Aim of the task — Reproduce, please, only the lines from the first line below to the line containing "return break_end(slab, YOKE_BOTTOM_OUTER, YOKE_EDGE)", inclusive.

◇ ◇ ◇ ◇ ◇ ◇ ◇

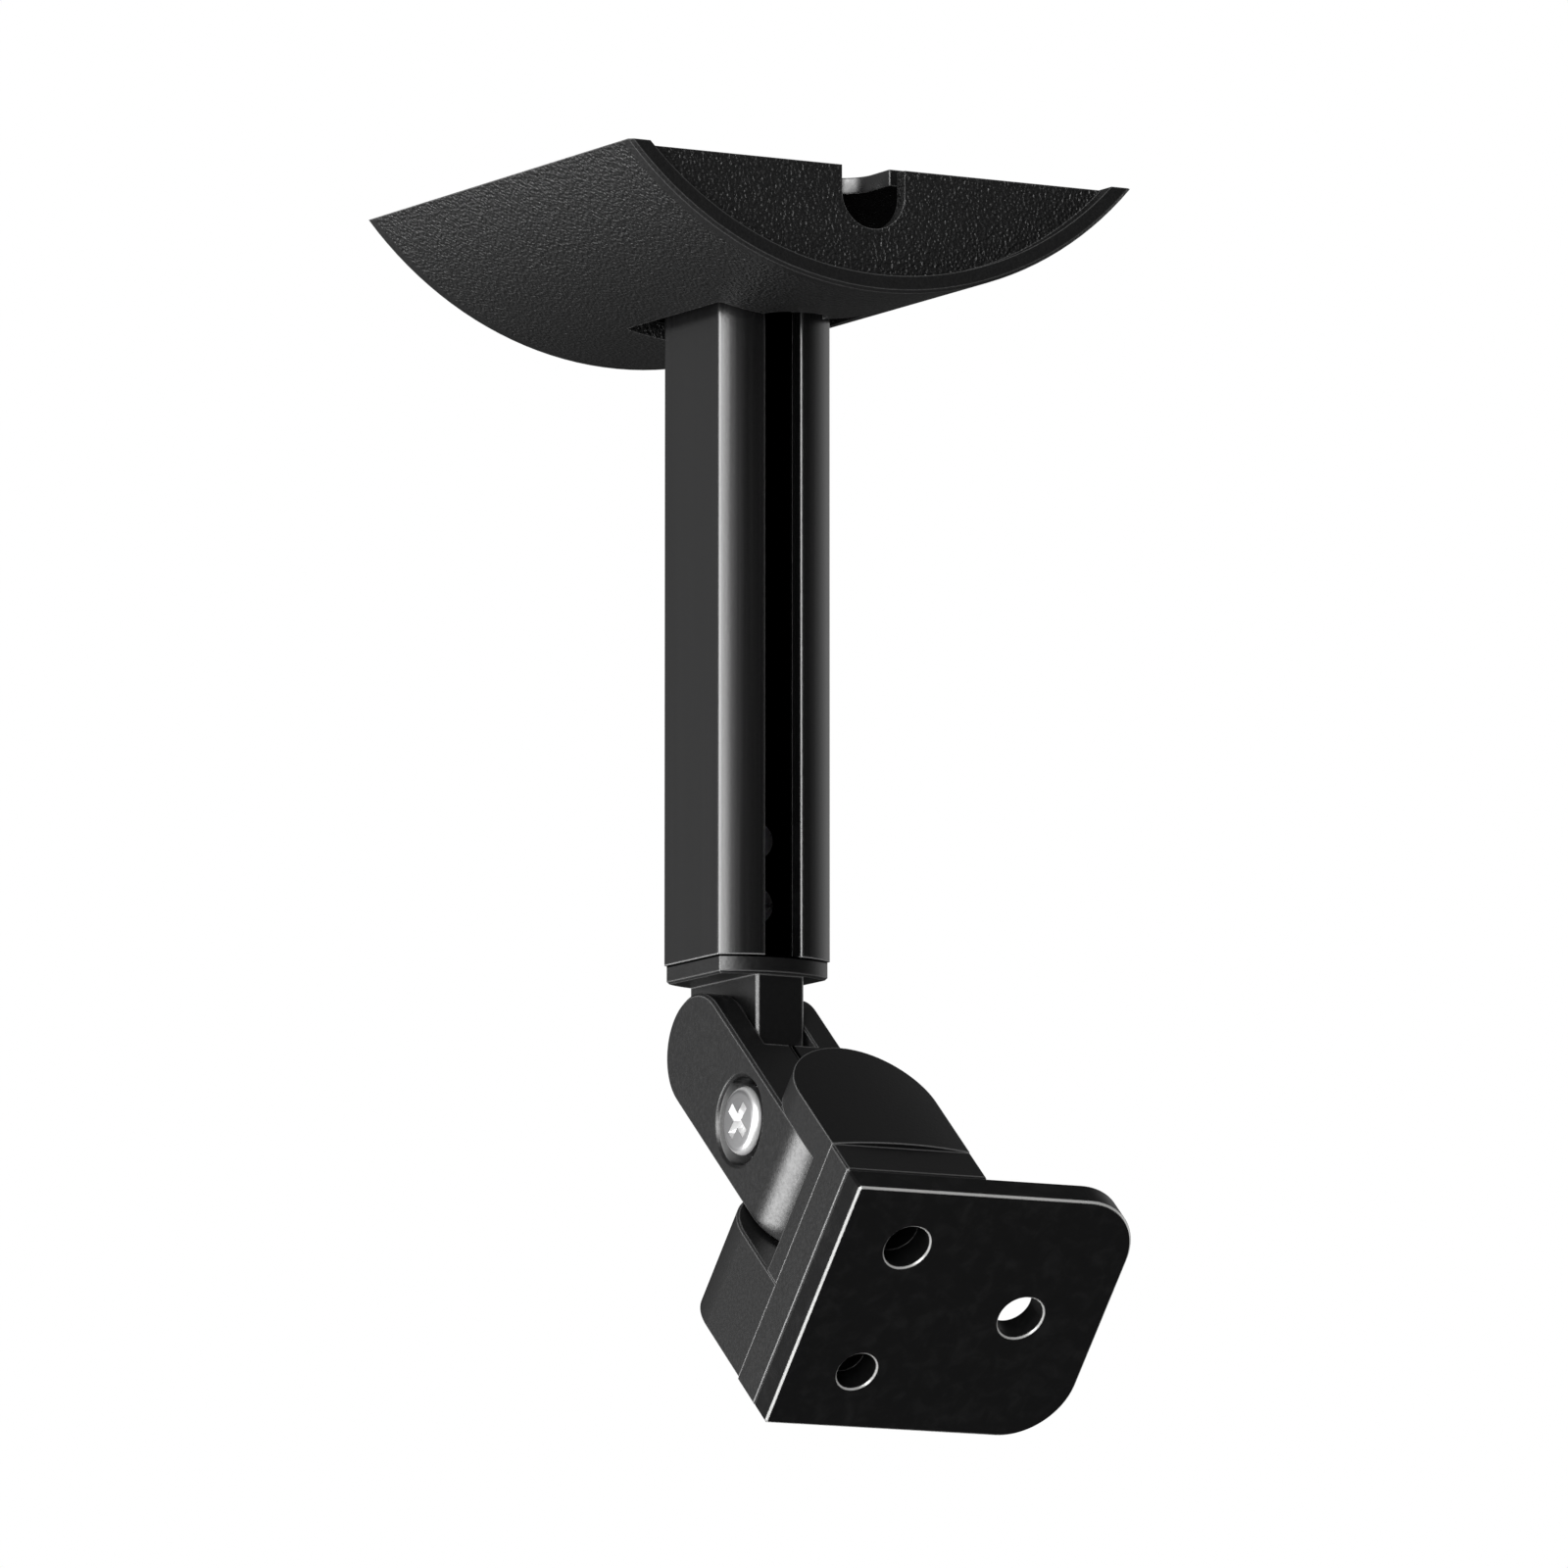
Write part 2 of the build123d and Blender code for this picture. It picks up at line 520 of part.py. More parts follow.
def bottom_arm():
    """Deep arm under the joint, which takes the lower hole's screw."""
    slab = slab_y(yoke_arm_outline(), YOKE_BOTTOM_INNER, YOKE_BOTTOM_OUTER)
    slab = break_end(slab, YOKE_BOTTOM_INNER, YOKE_INNER_EDGE)
    return break_end(slab, YOKE_BOTTOM_OUTER, YOKE_EDGE)


def break_end(slab, y, size):
    """Breaks the edges of an arm's face at the place y, apart from the one at the flange."""
    face = slab.faces().filter_by(Axis.Y).sort_by(lambda f: abs(f.center().Y - y))[0]
    return chamfer([e for e in face.edges() if e.center().Z > FLANGE_BACK_Z + NEAR], size)


def swivel_yoke():
    slot_height = YOKE_BOTTOM_INNER - YOKE_TOP_INNER
    web = Pos(0, SLOT_MIDDLE_Y, (WEB_Z + FLANGE_BACK_Z) / 2) * Box(2 * YOKE_RADIUS, slot_height, YOKE_WEB)
    flange_size = (2 * (YOKE_RADIUS + FLANGE_STEP), YOKE_BOTTOM_OUTER - YOKE_TOP_OUTER, FLANGE_THICKNESS)
    flange = Pos(0, FLANGE_MIDDLE_Y, (FLANGE_BACK_Z + FLANGE_FRONT_Z) / 2) * Box(*flange_size)
    flange = chamfer(flange.edges(), FLANGE_EDGE)
    yoke = top_arm() + bottom_arm() + web + flange
    yoke -= rod_y(PIN_RADIUS, YOKE_TOP_OUTER + PIN_COVER, YOKE_BOTTOM_OUTER, -SWIVEL_DROP)
    pocket_start = YOKE_BOTTOM_OUTER - BOTTOM_POCKET_DEPTH
    yoke -= rod_y(BOTTOM_POCKET_RADIUS, pocket_start, YOKE_BOTTOM_OUTER + PAST, -SWIVEL_DROP)
    for x, y, radius in speaker_holes():
        if abs(x) < YOKE_RADIUS:
            yoke -= Pos(x, y, 0) * rod(radius, FLANGE_FRONT_Z - PAST, FLANGE_FRONT_Z + BLIND_HOLE_DEPTH)
    start = FLANGE_FRONT_Z - PAST
    hole = screw_hole(CSK_RADIUS + SCREW_HOLE_GAP, CSK_HEAD_RADIUS, CSK_HEAD_HEIGHT, start, WEB_Z)
    for x in plate_screw_places():
        yoke -= Pos(x, SLOT_MIDDLE_Y, 0) * hole
    return hang(yoke)


def speaker_holes():
    """Centre and radius of each hole that takes the loudspeaker's screws."""
    upper = FLANGE_MIDDLE_Y - SPEAKER_HOLE_SPACING / 2
    lower = FLANGE_MIDDLE_Y + SPEAKER_HOLE_SPACING / 2
    return [(0, upper, SPEAKER_HOLE_RADIUS), (0, lower, SPEAKER_LOWER_HOLE_RADIUS),
            (SPEAKER_SIDE_HOLE, FLANGE_MIDDLE_Y, SPEAKER_HOLE_RADIUS)]


def plate_screw_places():
    """Places across the yoke of the screws that hold the speaker plate."""
    return [side * PLATE_SCREW_SPACING / 2 for side in (-1, 1)]


def speaker_plate():
    left = -YOKE_RADIUS - FLANGE_STEP
    height = YOKE_BOTTOM_OUTER - YOKE_TOP_OUTER
    middle_x = left + SPEAKER_PLATE_WIDTH / 2
    middle_z = (FLANGE_FRONT_Z + PLATE_FRONT_Z) / 2
    size = (SPEAKER_PLATE_WIDTH, height, SPEAKER_PLATE_THICKNESS)
    plate = Pos(middle_x, FLANGE_MIDDLE_Y, middle_z) * Box(*size)
    plate = fillet(plate.edges().filter_by(Axis.Z).sort_by(Axis.X)[-2:], SPEAKER_PLATE_CORNER)
    plate = chamfer(plate.edges().filter_by(Axis.Z).sort_by(Axis.X)[:2], SPEAKER_PLATE_EDGE)
    faces = plate.faces().sort_by(Axis.Z)
    plate = chamfer(faces[0].edges() + faces[-1].edges(), SPEAKER_PLATE_EDGE)
    for x, y, radius in speaker_holes():
        rim = radius + SPEAKER_HOLE_EDGE
        plate -= Pos(x, y, 0) * rod(radius, PLATE_FRONT_Z - PAST, FLANGE_FRONT_Z + PAST)
        plate -= Pos(x, y, PLATE_FRONT_Z + SPEAKER_HOLE_EDGE / 2) * Cone(rim, radius, SPEAKER_HOLE_EDGE)
    thread = rod(CSK_RADIUS, FLANGE_FRONT_Z - PLATE_SCREW_GRIP, FLANGE_FRONT_Z + PAST)
    for x in plate_screw_places():
        plate -= Pos(x, SLOT_MIDDLE_Y, 0) * thread
    return hang(plate)


def plate_screw(x):
    grip = WEB_Z - FLANGE_FRONT_Z + PLATE_SCREW_GRIP - PLATE_SCREW_END_GAP
    head = Pos(0, 0, -CSK_HEAD_HEIGHT / 2) * Cone(CSK_RADIUS, CSK_HEAD_RADIUS, CSK_HEAD_HEIGHT)
    screw = head + rod(CSK_RADIUS, -grip, -CSK_HEAD_HEIGHT)
    screw -= tapered_cross(CSK_HEAD_RADIUS, CROSS_WIDTH, CSK_HEAD_HEIGHT * CROSS_DEPTH_SHARE)
    return hang(Pos(x, SLOT_MIDDLE_Y, WEB_Z) * screw)


def pieces():
    left_port, right_port = port_places()
    lower_z, upper_z = cap_screw_heights()
    left_x, right_x = plate_screw_places()
    return {
        "base_cover": base_cover(),
        "base_plate": base_plate(),
        "arm": arm(),
        "arm_cap": arm_cap(),
        "arm_screw_left": arm_screw(left_port),
        "arm_screw_right": arm_screw(right_port),
        "cap_screw_lower": cap_screw(lower_z),
        "cap_screw_upper": cap_screw(upper_z),
        "tilt_pin": tilt_pin(),
        "tilt_washer_left": tilt_washer(-1),
        "tilt_washer_right": tilt_washer(1),
        "knuckle_left": knuckle_half(-1),
        "knuckle_right": knuckle_half(1),
        "clamp_screw": clamp_screw(),
        "clamp_washer": clamp_washer(),
        "clamp_nut": clamp_nut(),
        "swivel_pin": swivel_pin(),
        "swivel_washer": swivel_washer(),
        "swivel_spring": swivel_spring(),
        "swivel_yoke": swivel_yoke(),
        "speaker_plate": speaker_plate(),
        "plate_screw_left": plate_screw(left_x),
        "plate_screw_right": plate_screw(right_x),
    }


os.makedirs("parts", exist_ok=True)
for name, piece in pieces().items():
    export_step(piece, f"parts/{name}.step")
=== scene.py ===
import math
import bmesh
import bpy
from mathutils import Matrix, Vector


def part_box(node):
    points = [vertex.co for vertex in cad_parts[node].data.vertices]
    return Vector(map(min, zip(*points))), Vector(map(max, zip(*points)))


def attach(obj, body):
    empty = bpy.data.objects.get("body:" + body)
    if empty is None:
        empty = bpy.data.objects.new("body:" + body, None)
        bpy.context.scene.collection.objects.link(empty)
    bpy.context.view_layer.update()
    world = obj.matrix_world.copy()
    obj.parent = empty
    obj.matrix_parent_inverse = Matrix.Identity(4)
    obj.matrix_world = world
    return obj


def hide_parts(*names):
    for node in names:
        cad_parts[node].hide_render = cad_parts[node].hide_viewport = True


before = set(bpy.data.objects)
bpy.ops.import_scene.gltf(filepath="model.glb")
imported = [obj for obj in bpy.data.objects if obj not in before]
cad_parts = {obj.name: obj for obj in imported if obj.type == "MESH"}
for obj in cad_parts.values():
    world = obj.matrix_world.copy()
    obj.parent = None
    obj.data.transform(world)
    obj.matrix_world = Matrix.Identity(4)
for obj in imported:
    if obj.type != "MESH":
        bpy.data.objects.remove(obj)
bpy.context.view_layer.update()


# Base plate: pressed steel with four turned-down tabs, powder coated black, screwed to the
# ceiling or wall through its four corner holes. Its edges are painted lighter: partly the coat
# rubbed thin, partly painted highlight on the rounded edges.
STEEL_BLACK = (0.009, 0.009, 0.0095)
STEEL_WORN_AND_LIT = (0.1, 0.1, 0.1)
STEEL_SMOOTH, STEEL_DULL = 0.24, 0.34
STEEL_EDGE_RADIUS = 0.0003
STEEL_PEEL_SCALE = 900.0
STEEL_PEEL_DEPTH = 0.00002
STEEL_PEEL_STRENGTH = 0.4
EDGE_MARK_STARTS, EDGE_MARK_FULL = 0.995, 0.9
PATTERN_LOW, PATTERN_HIGH = 0.3, 0.7


def new_material(name, colour, roughness=0.5, metallic=0.0, specular=0.5, ior=1.5):
    """Material with one Principled shader; its numbers are set on the shader's own sockets."""
    material = bpy.data.materials.new(name)
    material.use_nodes = True
    shader = material.node_tree.nodes["Principled BSDF"]
    shader.inputs["Base Color"].default_value = (*colour, 1.0)
    shader.inputs["Roughness"].default_value = roughness
    shader.inputs["Metallic"].default_value = metallic
    shader.inputs["Specular IOR Level"].default_value = specular
    shader.inputs["IOR"].default_value = ior
    return material, material.node_tree, shader


def add(tree, kind, settings=None, **inputs):
    """Adds a shader node. An input goes by its name, with _ for a space, or by its number, as
    _0, and takes a number, a colour or another node's output."""
    node = tree.nodes.new("ShaderNode" + kind)
    for name, setting in (settings or {}).items():
        setattr(node, name, setting)
    for name, value in inputs.items():
        socket = node.inputs[int(name[1:]) if name[0] == "_" else name.replace("_", " ")]
        if isinstance(value, bpy.types.NodeSocket):
            tree.links.new(value, socket)
        elif socket.type == "RGBA":
            socket.default_value = (*value, 1.0)
        else:
            socket.default_value = value
    return node


def place_of(tree, stretch=(1.0, 1.0, 1.0)):
    """Object coordinates in metres, stretched along the axes."""
    coordinates = tree.nodes.new("ShaderNodeTexCoord")
    return add(tree, "Mapping", Vector=coordinates.outputs["Object"], Scale=stretch).outputs["Vector"]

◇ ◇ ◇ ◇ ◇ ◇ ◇

Completed exercise —
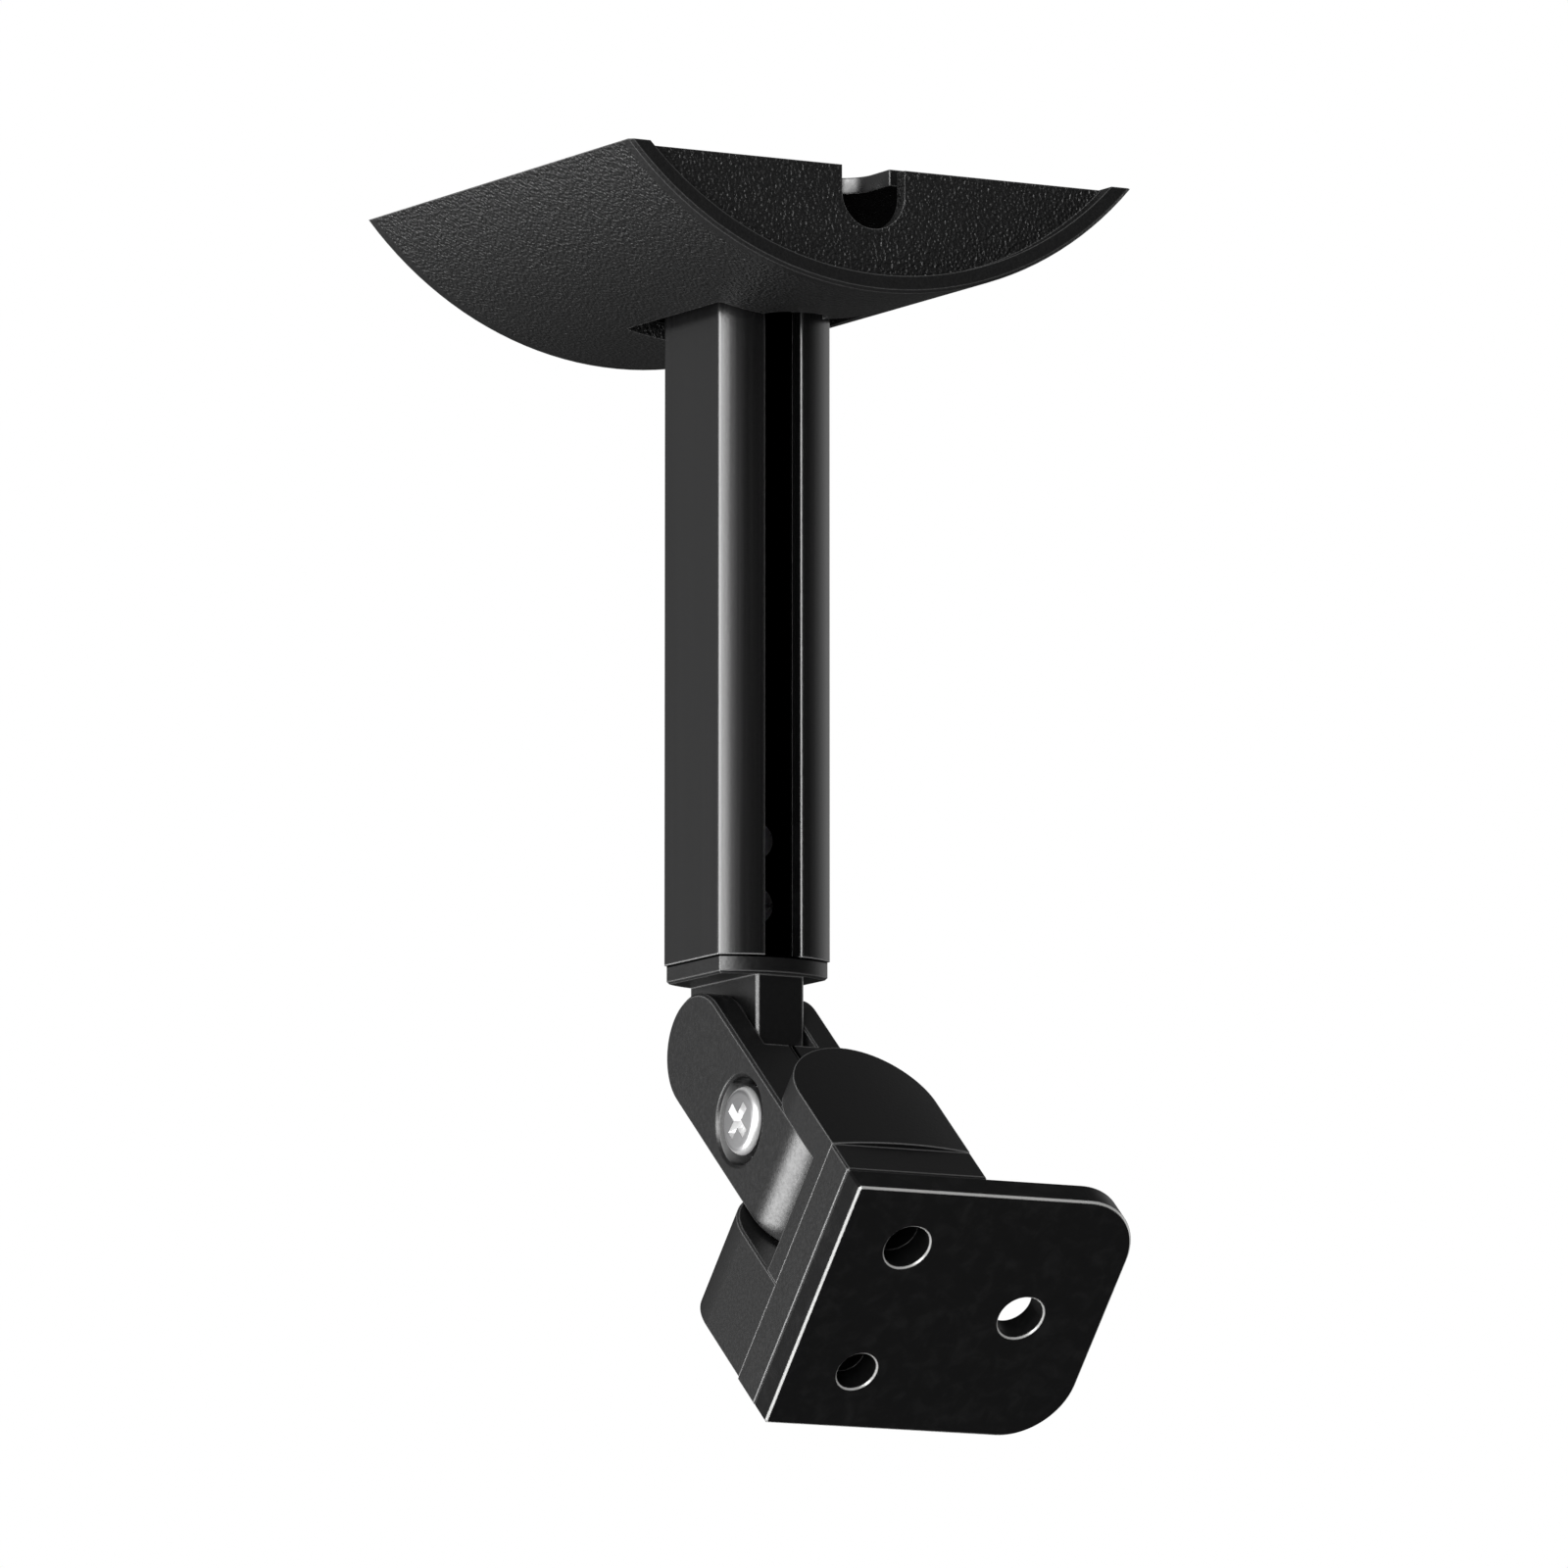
Write part 2 of the build123d and Blender code for this picture. It picks up at line 520 of part.py. More parts follow.
def bottom_arm():
    """Deep arm under the joint, which takes the lower hole's screw."""
    slab = slab_y(yoke_arm_outline(), YOKE_BOTTOM_INNER, YOKE_BOTTOM_OUTER)
    slab = break_end(slab, YOKE_BOTTOM_INNER, YOKE_INNER_EDGE)
    return break_end(slab, YOKE_BOTTOM_OUTER, YOKE_EDGE)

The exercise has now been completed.